CLARKE, GEORGE (1796–1842), sculptor, was a native of Birmingham, where he enjoyed a large practice as a sculptor and modeller. In 1821 he exhibited for the first time at the Royal Academy, sending a bust of Samuel Parr. He continued to exhibit at intervals up to 1839, among the busts sent by him being those of Macready, Rev. Dr. Maltby, Sir Charles Cockerell. Raminohun Roy, the Earl of Guilford, John Spottiswoode, Lady Burrell, Colonel Thompson, M.P. for Hull, and others. For a considerable portion of this period he resided in London. He modelled a colossal bust of the Duke of Wellington, and executed the statue of Major John Cartwright, LL.P., the champion of radical reform [q. v.], which was set up in 1831 in Burton Crescent, in front of the house in which Cartwright died, and is generally considered to be his best work.

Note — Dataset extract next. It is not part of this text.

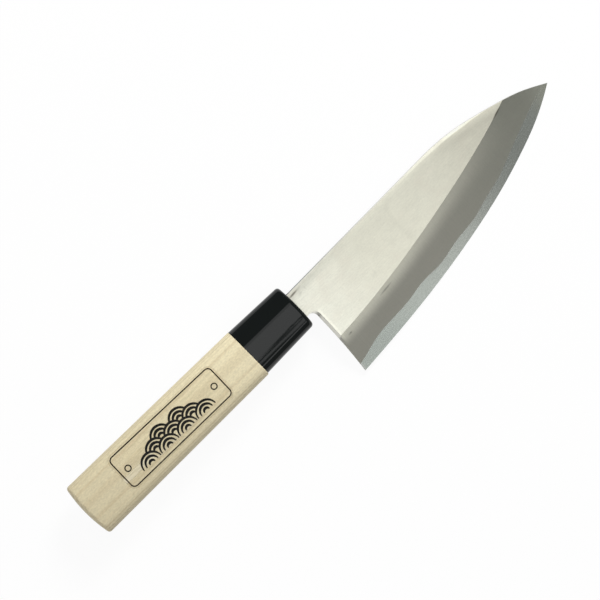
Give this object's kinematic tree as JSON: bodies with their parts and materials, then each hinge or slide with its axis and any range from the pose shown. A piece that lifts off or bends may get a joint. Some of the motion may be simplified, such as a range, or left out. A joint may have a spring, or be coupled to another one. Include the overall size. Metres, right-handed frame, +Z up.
{
  "type": "deba knife",
  "caption": "Single-bevel kitchen knife for cutting fish: thick pointed blade with a wide bevel, black ferrule and pale wooden handle.",
  "frame": {"origin": "centre of the bounding box's base, on the table that the knife lies on", "axes": "+X along the knife from the butt to the tip, +Y from the edge towards the spine, +Z up out of the bevelled face, with the knife in its own resting pose: the front of the wooden grip and the edge touch the table, so the blade leans 5.5 degrees to the edge and 2 degrees to the tip"},
  "size_m": [0.2774, 0.0552, 0.024],
  "materials": {
    "cladding_steel": "satin ground flat, hazed bevel",
    "core_steel": "fine ground, bluish grey",
    "black_plastic": "moulded, soft gloss",
    "pale_wood": "sanded, unvarnished, straight grain",
    "amber_resin": "set resin",
    "clear_film": "thin clear film with a black printed line"
  },
  "bodies": {
    "root": {"soft_steel_cladding": "cladding_steel", "hard_steel_core": "core_steel", "ferrule": "black_plastic", "wooden_handle": "pale_wood", "tang_resin": "amber_resin", "label_film": "clear_film"}
  },
  "joints": []
}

Clarke, who had earned the name of the ‘Birmingham Chantrey,’ was engaged by the committee to cast the foliage on the capital of the Nelson column in Trafalgar Square. He had succeeded in completing two of the leaves, a very arduous task, when, on 12 March 1842, he was seized with sudden illness, while in a shop at Birmingham, whither he had returned, and died in a very short time, aged 46, leaving a large family totally unprovided for. He showed great promise as an artist, and would probably have risen to some eminence in his profession.

[Redgrave’s Dict. of English Artists; Graves's Dict. of Artists, 1760-1880; Gent. Mag. new ser. xvii. 453; Examiner, 19 March 1842; Birmingham Advertiser, 17 March 1842; Nagler’s Künstler-Lexikon; Royal Academy Catalogue.]